After a blast damaged a key underwater pipeline, forcing Shell to shutter its massive Forcados terminal, national output briefly plunged below 1 million barrels a day, less than half of the 2.2 million barrels a day projected in the federal budget. Gas links, too, have been severed, compounding the economic malaise by idling power stations and preventing Buhari from fulfilling his pledge to end a long history of blackouts.
“The bulk of the problem of low revenue generation came from militant agitations in the Niger delta,” the budget minister, Udoma Udo Udoma, told the parliament’s appropriation committee in the capital Abuja on July 14.
Few places are feeling the financial pain more deeply than Warri, a former base for Dutch and Portugese slave traders now at the heart of an industry that transformed Nigeria into a commercial powerhouse. While renewed violence and weaker crude prices edge the country toward its first recession in three decades, businesses in the oil patch are already struggling to stay afloat.
Unknown Threat
Expatriates are leaving Warri in droves, hotel occupancy rates are at record lows and even non-energy companies are laying off workers, according to Chika Agbanelo, a manager at the once-bustling Kayriott Hotel.
“Every business is standing still,” Agbanelo said.
The number of militant groups is rising because many of their members just want to benefit from any payoff the government may offer to end the violence, making it impossible to strike a deal, said Dan Ekpebide, a community leader who participated in the talks that the oil minister, Emmanuel Kachikwu, held with some rebels last month.
So many factions have emerged that officials aren’t even sure what they’re up against. Buhari told the committee he formed to initiate dialog with militants that its first task is to “try to know how many of them there are.”
“Get in touch with their leadership to try to persuade them to please give Nigeria a chance,” the president said July 9.
Fugitive, Inmate
When the oil industry started to displace fishing and farming decades ago, many youths joined gangs that fought turf wars to claim benefits from crude producers. In the mid-2000s, though, unlike now, charismatic leaders like Tompolo and Henry Okah emerged who were able to unite the disparate groups under the umbrella of the Movement for the Emancipation of the Niger Delta.

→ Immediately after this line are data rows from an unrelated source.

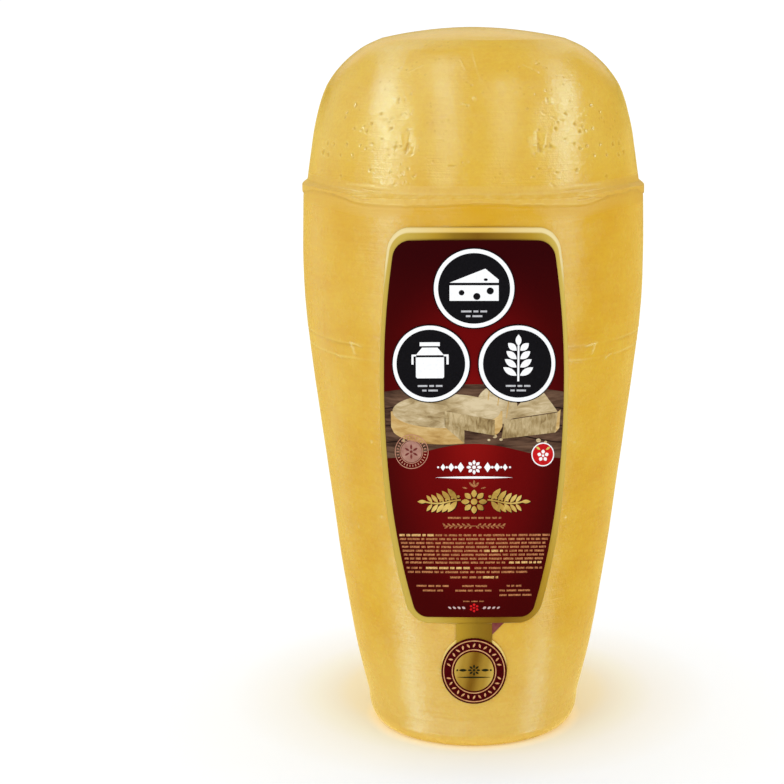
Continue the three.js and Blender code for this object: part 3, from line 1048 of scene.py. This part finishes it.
def makePlaques():
    coal = makeInkFinish("charcoalPrint", (16, 15, 20), (23, 22, 27), 1400, gloss=0.05, rough=0.62)
    for node, place in plaque["places"].items():
        bm = bmesh.new()
        drawRound(bm, place, plaque["radius"], 96)
        name = "plaque" + node.split("_")[1].capitalize()
        finishPrint(name, bm, coal, plaque["depth"], [node])


def drawWedge(bm, place):
    # a piece cut from a round cheese: its rind side and its top
    x, y = place
    drawShape(bm, [(x - 11, y - 6.5), (x + 11, y - 6.5), (x + 11, y + 0.6), (x - 11, y + 0.6)])
    drawShape(bm, [(x - 11, y + 1.8), (x + 11, y + 1.8), (x + 11, y + 3.2), (x + 5, y + 8.2)])


def drawChurn(bm, place):
    # a milk churn with its lid and two handles
    x, y = place
    drawShape(bm, [(x - 6, y - 8.6), (x + 6, y - 8.6), (x + 6.6, y - 8), (x + 6.6, y + 1.4),
                   (x - 6.6, y + 1.4), (x - 6.6, y - 8)])
    drawShape(bm, [(x - 6.6, y + 2.4), (x + 6.6, y + 2.4), (x + 3.6, y + 6), (x - 3.6, y + 6)])
    drawBar(bm, (x, y + 7.6), 9.4, 1.8)
    for side in (-1, 1):
        drawBar(bm, (x + side * 8.2, y + 0.2), 1.0, 4.4)
        drawBar(bm, (x + side * 7.5, y + 2.3), 2.2, 0.9)


def drawSprig(bm, place):
    x, y = place
    drawBar(bm, (x, y - 0.6), 0.9, 17)
    for step in range(4):
        for side in (-1, 1):
            drawLeaf(bm, (x + side * (3.9 - 0.35 * step), y - 4.4 + 3.9 * step), 7.4 - 0.7 * step, 3.1,
                     side * (32 + 3 * step))
    drawLeaf(bm, (x, y + 10.4), 5.4, 2.8, 90)


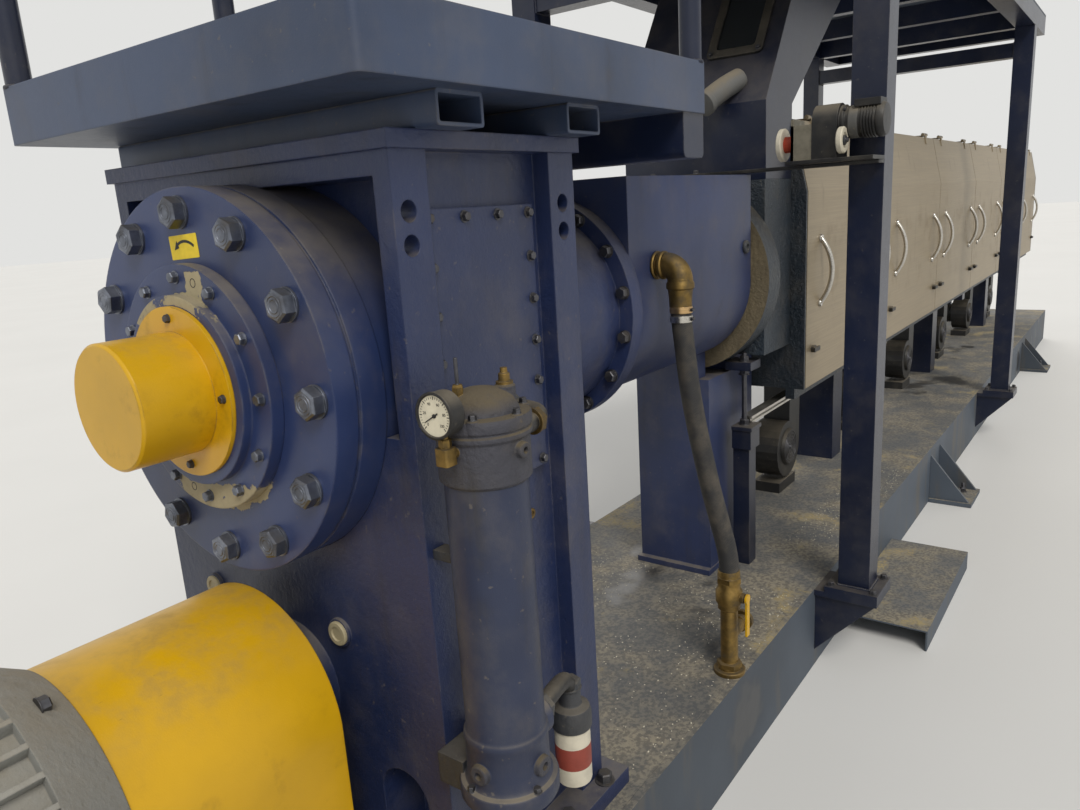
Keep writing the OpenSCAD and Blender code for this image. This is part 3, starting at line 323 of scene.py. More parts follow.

But soon after MEND agreed to the 2009 amnesty, Okah and his followers reneged and resumed their attacks, including a deadly car-bombing in Abuja for which Okah was arrested in South Africa and given a 15-year sentence.
“It will take people like Tompolo or Okah to provide firm leadership to these different groups and hold meaningful negotiations,” said Chijioke Nwaozuzu, a professor of petroleum economics at the University of Port Harcourt. “But Tompolo is on the run and Okah is in jail.”
One former militant who fought under Tompolo and honored the cease-fire, Pere Tariah, predicted the violence will continue until the government starts to take the financial and ecological demands being made by the Avengers and other armed groups seriously. Officials in Abuja, the unemployed diver said, only listen to the people of the delta when the oil stops flowing.
“Eighty percent of the oil fields are owned by northern Muslims who sit far away, enjoying their profits while we suffer pollution,” said Tariah, 32. “That’s why these attacks have started again. People here don’t want things to continue this way.”